Task prompt = Repeat the whole listing exactly.

Given information =
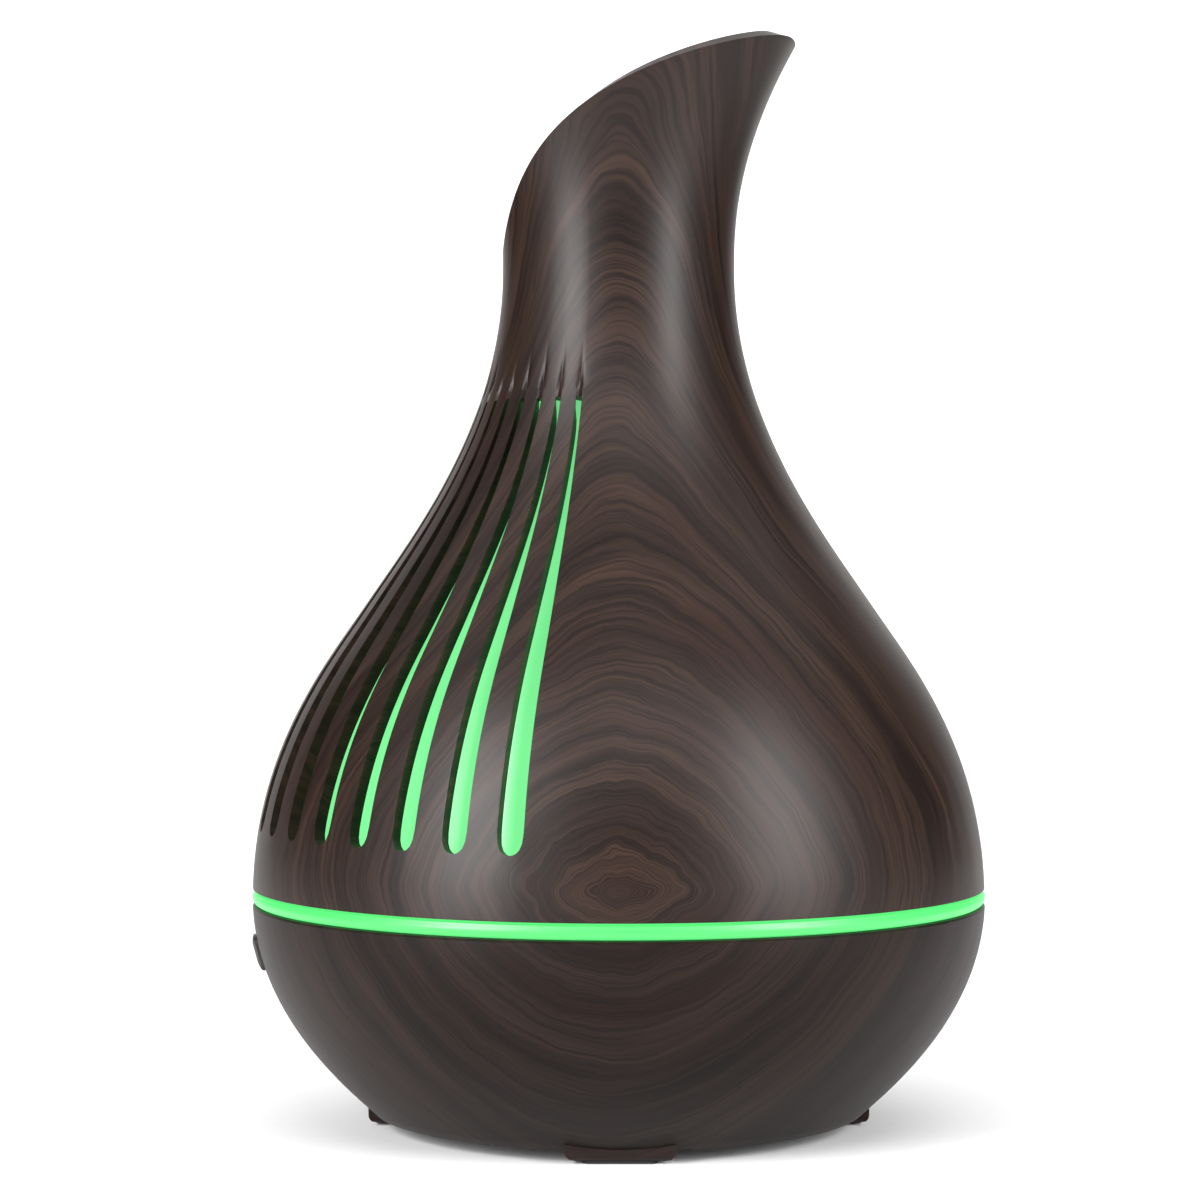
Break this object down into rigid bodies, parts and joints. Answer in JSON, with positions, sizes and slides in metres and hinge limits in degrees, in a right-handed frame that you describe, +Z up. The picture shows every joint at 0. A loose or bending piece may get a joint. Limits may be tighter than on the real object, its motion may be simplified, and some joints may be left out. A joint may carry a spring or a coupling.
{
  "type": "cool mist humidifier",
  "caption": "Gourd-shaped woodgrain cool mist humidifier with a slanted spout, lit slots, a light ring, a water tank and lift-off covers.",
  "frame": {"origin": "centre of the base on the surface that it stands on", "axes": "+Z up; +X towards the back, where the spout leans and the power inlet is; the buttons and slots face -X, the front"},
  "size_m": [0.1684, 0.1684, 0.2486],
  "materials": {
    "woodgrain_shell": "satin plastic with a printed dark woodgrain",
    "foot_plastic": "satin plastic with a printed woodgrain, redder than the bowl",
    "dark_button": "satin moulded plastic",
    "lit_ring": "translucent plastic, lit green from inside",
    "lit_shade": "translucent plastic, lit green from inside",
    "tank_plastic": "milky moulded plastic",
    "black_plastic": "fine moulded texture",
    "black_rubber": "soft matt rubber",
    "circuit_board": "green solder mask",
    "plated_steel": "zinc plated",
    "bare_aluminium": "extruded, bare",
    "disc_metal": "lapped metal face",
    "bearing_bronze": "sintered bronze",
    "copper_wire": "enamelled copper winding",
    "led_lamp": "clear moulded lamp"
  },
  "bodies": {
    "base": {"base_bowl": "woodgrain_shell", "bottom_plate": "black_plastic", "foot_1": "foot_plastic", "foot_2": "foot_plastic", "foot_3": "foot_plastic", "foot_4": "foot_plastic", "foot_pad_1": "black_rubber", "foot_pad_2": "black_rubber", "foot_pad_3": "black_rubber", "foot_pad_4": "black_rubber", "bottom_screw_1": "plated_steel", "bottom_screw_2": "plated_steel", "bottom_screw_3": "plated_steel", "bottom_screw_4": "plated_steel", "light_ring": "lit_ring", "water_tank": "tank_plastic", "tank_floor": "tank_plastic", "air_chimney": "tank_plastic", "disc_gasket": "black_rubber", "ultrasonic_disc": "disc_metal", "disc_retainer": "black_plastic", "retainer_screw_1": "plated_steel", "retainer_screw_2": "plated_steel", "retainer_screw_3": "plated_steel", "fan_housing": "black_plastic", "fan_cover": "black_plastic", "fan_bearing": "bearing_bronze", "fan_coil": "copper_wire", "air_duct": "black_plastic", "main_board": "circuit_board", "heat_sink": "bare_aluminium", "drive_transistor": "black_plastic", "drive_inductor": "copper_wire", "capacitor_1": "bare_aluminium", "capacitor_2": "bare_aluminium", "dc_jack": "black_plastic", "led_board": "circuit_board", "led_1": "led_lamp", "led_2": "led_lamp", "led_3": "led_lamp", "led_4": "led_lamp", "led_5": "led_lamp", "led_6": "led_lamp", "button_board": "circuit_board", "mist_switch": "black_plastic", "light_switch": "black_plastic"},
    "inner_cover": {"inner_cover": "lit_shade"},
    "outer_cover": {"outer_cover": "woodgrain_shell"},
    "mist_button": {"mist_button": "dark_button"},
    "light_button": {"light_button": "dark_button"},
    "fan_rotor": {"fan_rotor": "black_plastic", "fan_shaft": "plated_steel"}
  },
  "joints": [
    {"name": "inner_cover_lift", "type": "slide", "parent": "base", "child": "inner_cover", "axis": [0, 0, 1], "range_m": [0, 0.15]},
    {"name": "outer_cover_lift", "type": "slide", "parent": "inner_cover", "child": "outer_cover", "axis": [0, 0, 1], "range_m": [0, 0.2]},
    {"name": "mist_button_press", "type": "slide", "parent": "base", "child": "mist_button", "axis": [1, 0, 0], "range_m": [0, 0.001], "stiffness_N_per_m": 400},
    {"name": "light_button_press", "type": "slide", "parent": "base", "child": "light_button", "axis": [1, 0, 0], "range_m": [0, 0.001], "stiffness_N_per_m": 400},
    {"name": "fan_spin", "type": "hinge", "parent": "base", "child": "fan_rotor", "pos_m": [0, 0.022, 0.0104], "axis": [0, 0, 1], "continuous": true}
  ]
}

Answer in full =
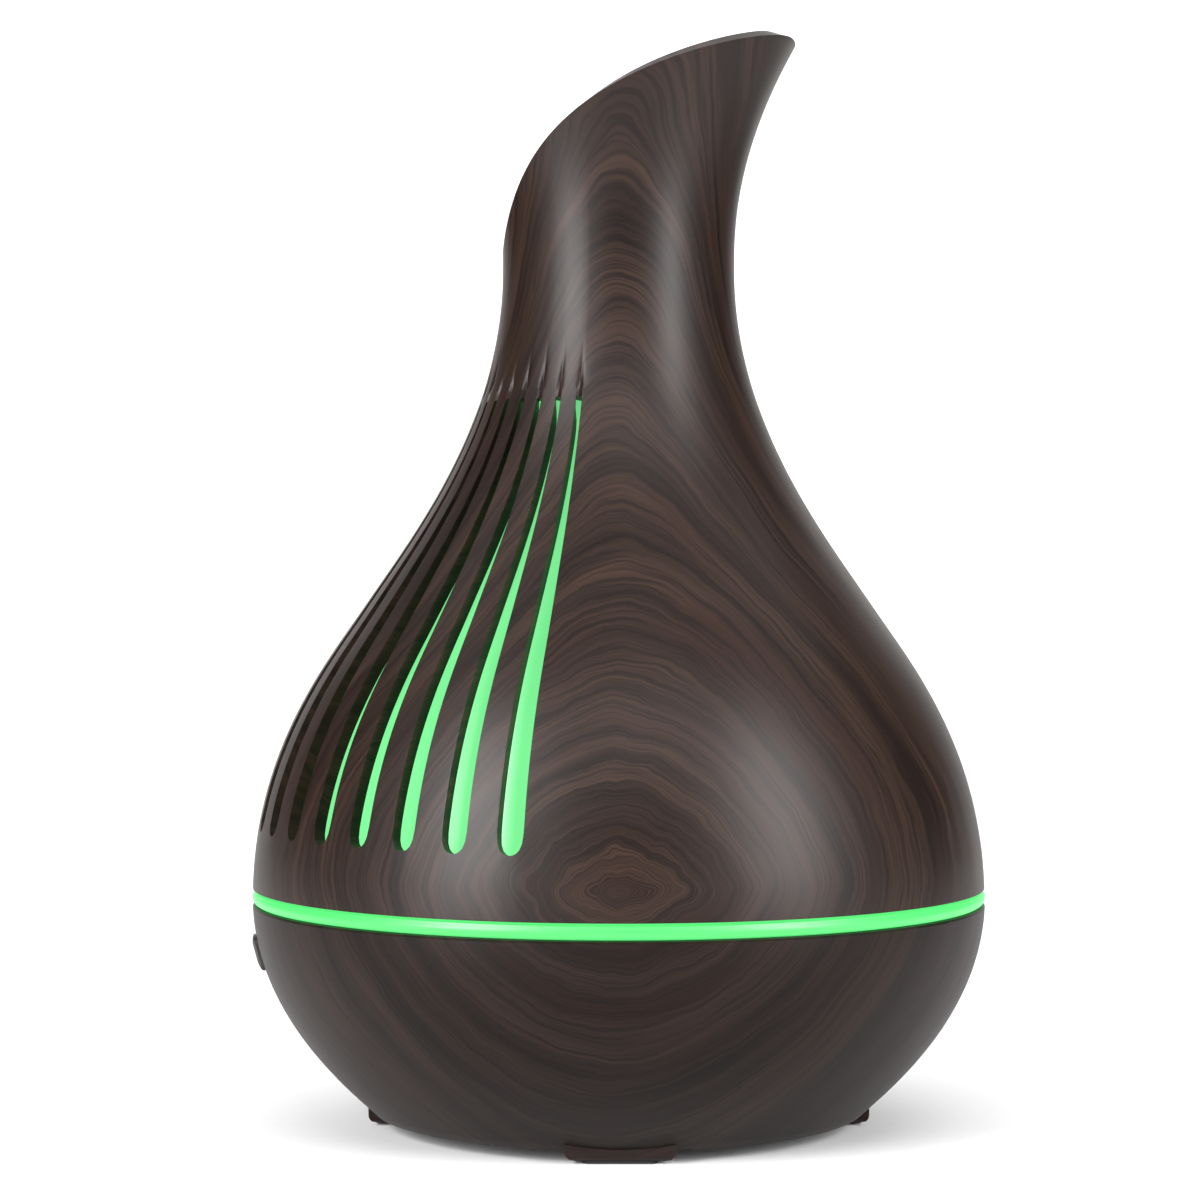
Break this object down into rigid bodies, parts and joints. Answer in JSON, with positions, sizes and slides in metres and hinge limits in degrees, in a right-handed frame that you describe, +Z up. The picture shows every joint at 0. A loose or bending piece may get a joint. Limits may be tighter than on the real object, its motion may be simplified, and some joints may be left out. A joint may carry a spring or a coupling.
{
  "type": "cool mist humidifier",
  "caption": "Gourd-shaped woodgrain cool mist humidifier with a slanted spout, lit slots, a light ring, a water tank and lift-off covers.",
  "frame": {"origin": "centre of the base on the surface that it stands on", "axes": "+Z up; +X towards the back, where the spout leans and the power inlet is; the buttons and slots face -X, the front"},
  "size_m": [0.1684, 0.1684, 0.2486],
  "materials": {
    "woodgrain_shell": "satin plastic with a printed dark woodgrain",
    "foot_plastic": "satin plastic with a printed woodgrain, redder than the bowl",
    "dark_button": "satin moulded plastic",
    "lit_ring": "translucent plastic, lit green from inside",
    "lit_shade": "translucent plastic, lit green from inside",
    "tank_plastic": "milky moulded plastic",
    "black_plastic": "fine moulded texture",
    "black_rubber": "soft matt rubber",
    "circuit_board": "green solder mask",
    "plated_steel": "zinc plated",
    "bare_aluminium": "extruded, bare",
    "disc_metal": "lapped metal face",
    "bearing_bronze": "sintered bronze",
    "copper_wire": "enamelled copper winding",
    "led_lamp": "clear moulded lamp"
  },
  "bodies": {
    "base": {"base_bowl": "woodgrain_shell", "bottom_plate": "black_plastic", "foot_1": "foot_plastic", "foot_2": "foot_plastic", "foot_3": "foot_plastic", "foot_4": "foot_plastic", "foot_pad_1": "black_rubber", "foot_pad_2": "black_rubber", "foot_pad_3": "black_rubber", "foot_pad_4": "black_rubber", "bottom_screw_1": "plated_steel", "bottom_screw_2": "plated_steel", "bottom_screw_3": "plated_steel", "bottom_screw_4": "plated_steel", "light_ring": "lit_ring", "water_tank": "tank_plastic", "tank_floor": "tank_plastic", "air_chimney": "tank_plastic", "disc_gasket": "black_rubber", "ultrasonic_disc": "disc_metal", "disc_retainer": "black_plastic", "retainer_screw_1": "plated_steel", "retainer_screw_2": "plated_steel", "retainer_screw_3": "plated_steel", "fan_housing": "black_plastic", "fan_cover": "black_plastic", "fan_bearing": "bearing_bronze", "fan_coil": "copper_wire", "air_duct": "black_plastic", "main_board": "circuit_board", "heat_sink": "bare_aluminium", "drive_transistor": "black_plastic", "drive_inductor": "copper_wire", "capacitor_1": "bare_aluminium", "capacitor_2": "bare_aluminium", "dc_jack": "black_plastic", "led_board": "circuit_board", "led_1": "led_lamp", "led_2": "led_lamp", "led_3": "led_lamp", "led_4": "led_lamp", "led_5": "led_lamp", "led_6": "led_lamp", "button_board": "circuit_board", "mist_switch": "black_plastic", "light_switch": "black_plastic"},
    "inner_cover": {"inner_cover": "lit_shade"},
    "outer_cover": {"outer_cover": "woodgrain_shell"},
    "mist_button": {"mist_button": "dark_button"},
    "light_button": {"light_button": "dark_button"},
    "fan_rotor": {"fan_rotor": "black_plastic", "fan_shaft": "plated_steel"}
  },
  "joints": [
    {"name": "inner_cover_lift", "type": "slide", "parent": "base", "child": "inner_cover", "axis": [0, 0, 1], "range_m": [0, 0.15]},
    {"name": "outer_cover_lift", "type": "slide", "parent": "inner_cover", "child": "outer_cover", "axis": [0, 0, 1], "range_m": [0, 0.2]},
    {"name": "mist_button_press", "type": "slide", "parent": "base", "child": "mist_button", "axis": [1, 0, 0], "range_m": [0, 0.001], "stiffness_N_per_m": 400},
    {"name": "light_button_press", "type": "slide", "parent": "base", "child": "light_button", "axis": [1, 0, 0], "range_m": [0, 0.001], "stiffness_N_per_m": 400},
    {"name": "fan_spin", "type": "hinge", "parent": "base", "child": "fan_rotor", "pos_m": [0, 0.022, 0.0104], "axis": [0, 0, 1], "continuous": true}
  ]
}